Namun, keputusan yang dilakukan Simon bisa dikatakan "positif". Karena, dia berani berisiko dalam upaya menjawab "tantangan" yang diberikan masyarakat khususnya netizen Indonesia. Yaitu, ketika Andritany diteriaki "boo-boo" saat laga menjamu Thailand, kini mereka kelimpungan untuk menentukan siapa yang akan diteriaki "boo-boo" ketika melihat Wawan dan M. Ridho juga tidak memberikan kenyamanan bagi gawang timnas.

Jadi, apakah ini salah mereka (kiper-kiper timnas itu)?

Beranjak ke bek. Ada deretan nama beken. Hingga, kemarin muncul nama Otavio Dutra. Pemain naturalisasi Brazil yang sudah sangat dinantikan kiprahnya itu akhirnya debut di laga melawan Vietnam. Apa hasilnya? Pertahanan Indonesia tetap bisa ditembus. Apakah kemudian langkah naturalisasi itu lagi-lagi nihil? Jawabannya jelas tidak. Karena, masih ada Yanto Basna, Hansamu, dan lainnya -yang bisa disalahkan.

Keputusan krusial, namun patut diacungi jempol ketika Simon lebih memilih Yanto dibandingkan Hansamu untuk berduet dengan Otavio Dutra. Ini lagi-lagi diprediksi sebagai langkah Simon untuk menjawab kritikan netizen (bahkan juga penulis) yang menginginkan timnas Indonesia memarkir Hansamu. Bagaimana hasilnya?

Nyaris 1-4. Beruntung penalti kedua Vietnam mampu ditahan M. Ridho, betul?

Inilah yang kemudian menjadi polemik ketika tidak ada jaminan bahwa siapa yang patut disalahkan.
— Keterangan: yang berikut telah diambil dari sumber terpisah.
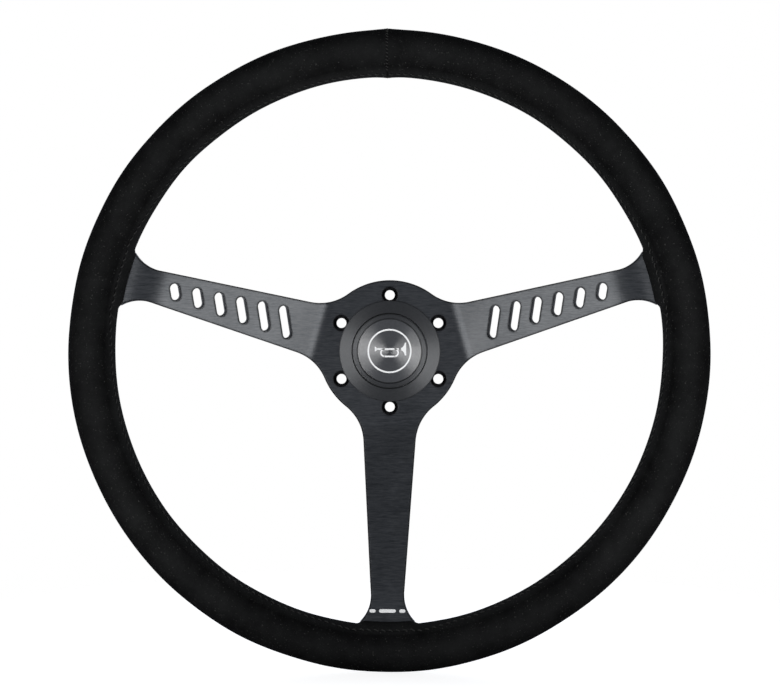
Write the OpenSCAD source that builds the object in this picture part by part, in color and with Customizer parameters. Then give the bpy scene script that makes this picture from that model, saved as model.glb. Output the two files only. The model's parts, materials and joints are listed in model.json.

Termasuk bek-bek sayap. Di seluruh pertandingan timnas, kebanyakan bek-bek sayap timnas adalah posisi yang bisa disebut paling aman. Karena, kebanyakan pemain yang mengisi lini ini masih bisa dikatakan tepat. Atau lebih tepatnya disebut sebagai pemain yang minim melakukan blunder.

Lalu apakah ini salah pemain gelandang bertahan, khususnya ketika pertahanan timnas mudah dikoyak?

Ada nama Zulfiandi, Hanif Sjahbandi, hingga Bayu Pradana dimunculkan oleh Simon McMenemy dan hasilnya? Seperti yang kita lihat di Stadion I Wayan Dipta tersebut. Apakah kemudian ini menjadi beban pemain inisiator serangan?

Evan Dimas adalah pemegang kendali ketika di lapangan tidak ada nama Andik Vermansah. Tentu itu adalah keniscayaan. Namun, bagaimana dengan perannya, apakah sudah patut disebut jenderal lapangan tengah timnas? Apakah dia sudah lebih baik dari Stefano Lilipaly?

Tentu saja tidak bisa dibandingkan. Namun, terbukti keberadaan Evan Dimas di laga keempat ini adalah upaya mengembalikan fungsi dan tujuan timnas di laga ini untuk menguasai penyerangan. Karena, ini adalah penebusan dari strategi defensif timnas kala bertandang ke Uni Emirat Arab sebelumnya. Apakah kemudian keputusan ini salah?

Jika timnas menang (tipis) dan Evan Dimas mencetak assist atau gol, pasti pemain Barito Putera ini akan disebut sebagai pemain yang berhasil menjalankan perannya sebagai penguasa lini tengah. Namun, yang menjadi persoalan adalah timnas kalah dan hanya mencetak sebiji gol dan itu ditorehkan oleh akselerasi Riko dan finishing Irfan Bachdim. Akhirnya, permainan Evan Dimas disebut-sebut telah gagal. Namun, apakah itu betul?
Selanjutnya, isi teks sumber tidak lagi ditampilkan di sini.